Tudo deve ser cooptado: partidos da base aliada, oposição, imprensa, bem
como os outros Poderes. O que resta de toda essa força centrípeta é o
mar de lama a transbordar no recipiente da História republicana
contemporânea. Infeliz pragmatismo que está conduzindo o Brasil à
entropia da vida política e social, aproximando-nos lastimavelmente do
caudilhismo peronista e do chavismo.
Octavio Paz caracterizou a
feição cooptativa e punitiva do Estado patrimonial mexicano na sua
clássica obra intitulada O Ogro Filantrópico (1983). Lula está deixando
registrada, nos anais dessa modalidade de Estado, uma narrativa que
poderíamos intitular O Ogro Pilantrópico, tamanha a desfaçatez com que o
guru e os seus seguidores aceitam qualquer tipo de malfeitos, conquanto
praticados em benefício da agremiação partidária e dos seus filhotes, e
ameaçam, com a mais decidida perseguição, aqueles que ousarem
contrapor-se ao projeto de dominação em andamento: a imprensa livre, a
oposição e os empresários independentes.
A economia vai mal justamente
porque, nesse terreno, impera também a cooptação, mediante a seleção
prévia dos empresários amigos que serão guindados às alturas graças às
benesses dos empréstimos oficiais subsidiados via BNDES. É a velha
prática lusitana do pombalismo em matéria econômica, que constitui o
nosso colbertismo tupiniquim. O caso Cachoeira-Delta está a revelar a
extensão dessa prática deletéria na economia brasileira. De nada
adiantam as articulações do PT e da base aliada para obedecer às ordens
da liderança petista no sentido de criar obstáculos ao comparecimento da
cúpula da empresa em questão à CPI.
A sociedade brasileira já
pressente, na inflação que regressa, o tamanho do rombo.

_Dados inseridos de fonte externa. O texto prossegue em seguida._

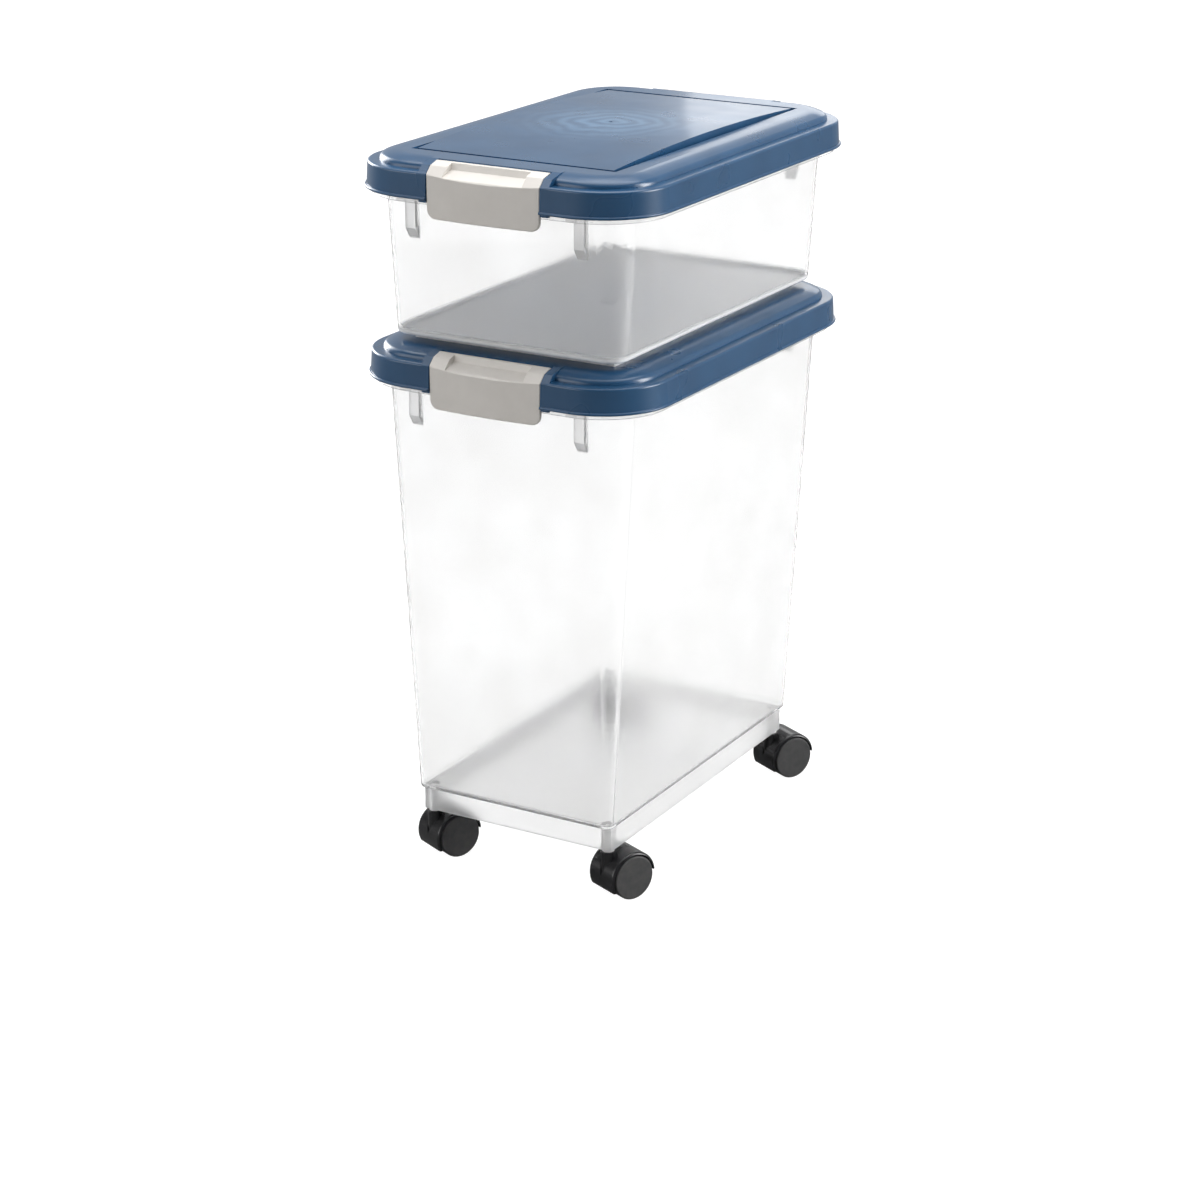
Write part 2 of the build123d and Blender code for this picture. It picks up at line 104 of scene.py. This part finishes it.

Os excedentes
obtidos a partir da valorização das commodities que exportamos foram
utilizados pelo governo para encher os bolsos dos companheiros ou
cooptar os "movimentos sociais", deixando de fazer o dever de casa no
que tange às obras de infraestrutura, que potencializariam o nosso
desempenho comercial no mundo globalizado.
Especialistas calculam que o
montante a ser aplicado nessas obras de infraestrutura deveria situar-se
na faixa dos R$ 800 bilhões, mais ou menos a cifra que, ao longo dos
governos petistas, foi despejada pelo ralo da corrupção e da cooptação.
Resultados indesejáveis num mundo em grave crise financeira, que não
perdoa cochilos das lideranças. Aproximamo-nos, nesse desleixo, da
preguiça macunaímica do herói sem nenhum caráter que acordava, na
narrativa de Mário de Andrade, pronunciando o bom-dia das sociedades
sugadas pelo mostrengo patrimonialista: "Ai que preguiça!".
Ricardo Vélez Rodríguez, coordenador do Centro de Pesquisas Estratégicas "Paulino Soares de Sousa", da UFJF.